Lately Stover has been reading about the lives of African Americans in coastal North Carolina before and after the Civil War. He says he's reading as much as he can, and letting it "ferment, saturate, and speak." What began as a collection of poems on the subject is evolving into a film project, a series of radio vignettes and a live stage performance.
But kids in the region know a different side of Stover. One of his projects at Hayti was to adapt children's literature for the stage. He says he still meets kids who remember seeing productions at Hayti when they were in preschool and kindergarten, which gives him a thrill.
Cary's next generation is likely to remember Stover as the man who showed them the old smokehouse and let them in on a little-known fact about the Civil War. The Cary Heritage Museum upstairs (which predates Stover's work there) and a 30-minute film he created about the town's history are part of the standard field trip for Cary's fourth and eighth graders as they study state history.

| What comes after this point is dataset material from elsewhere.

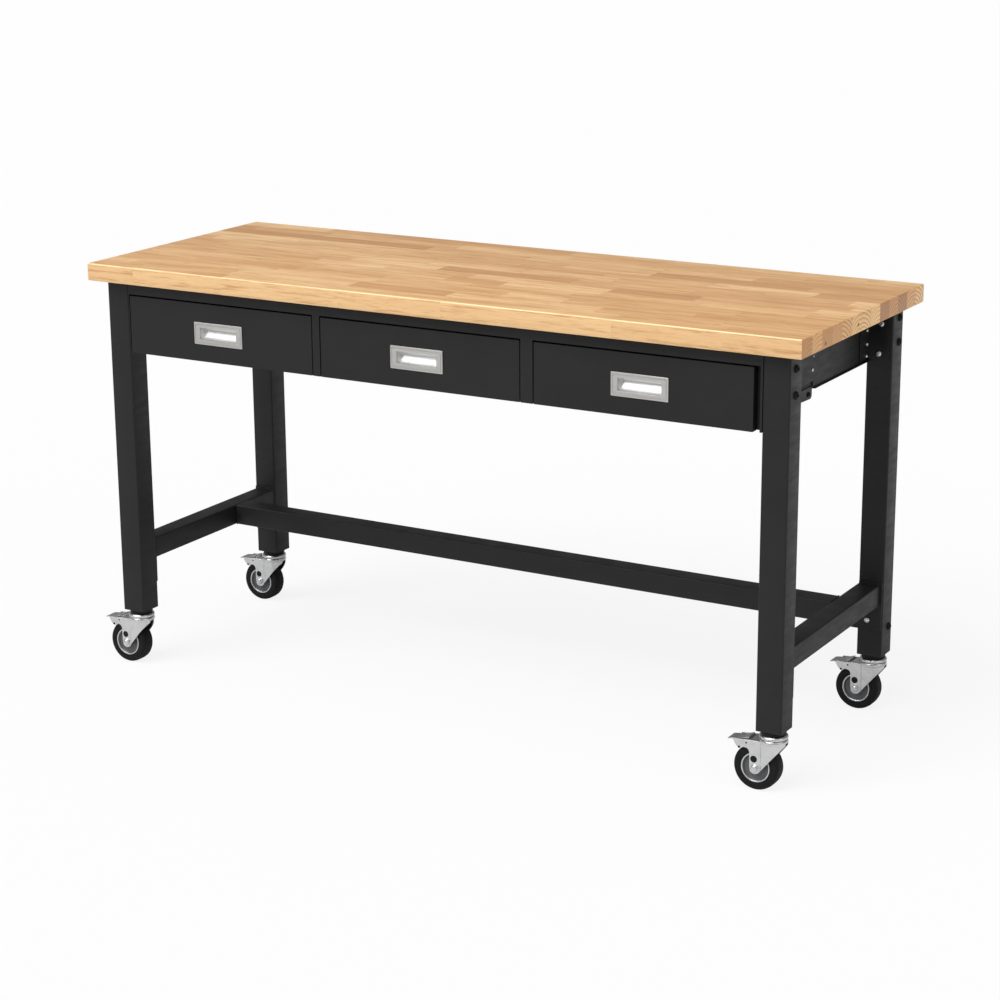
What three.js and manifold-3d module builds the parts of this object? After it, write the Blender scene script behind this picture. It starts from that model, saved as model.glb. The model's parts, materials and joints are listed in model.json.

"Your teacher is going to tell you that that war ended at Appomattox Courthouse in Virginia," he says, delivering the tour he gives to schoolchildren. His normally slow, soft-spoken manner changes subtly as he takes on the role of storyteller. "Well, I have a secret and a story for you. That's not quite true. It ended here, in North Carolina. In fact, it ended right up those railroad tracks at Bennett Farm, which you can go visit. But let's check this out! When Walter Hines Page was 9 years old, he stood on his back porch right over there and watched all those troops go by."
"It's interesting to be able to share with young folks," he says, breaking character, "both to get them excited about the town that they live in and also to encourage their minds in ways that help them research, investigate and think critically about the past. It's also a way to tell them that they're part of history. So, who's to say what will be said about them 40, 50, 60, 100 years from now?"
+ "Run on Water," Darrell Stover's series of radio vignettes on African American experiences in coastal North Carolina, will run throughout the month of February on WNCU 90.7 FM.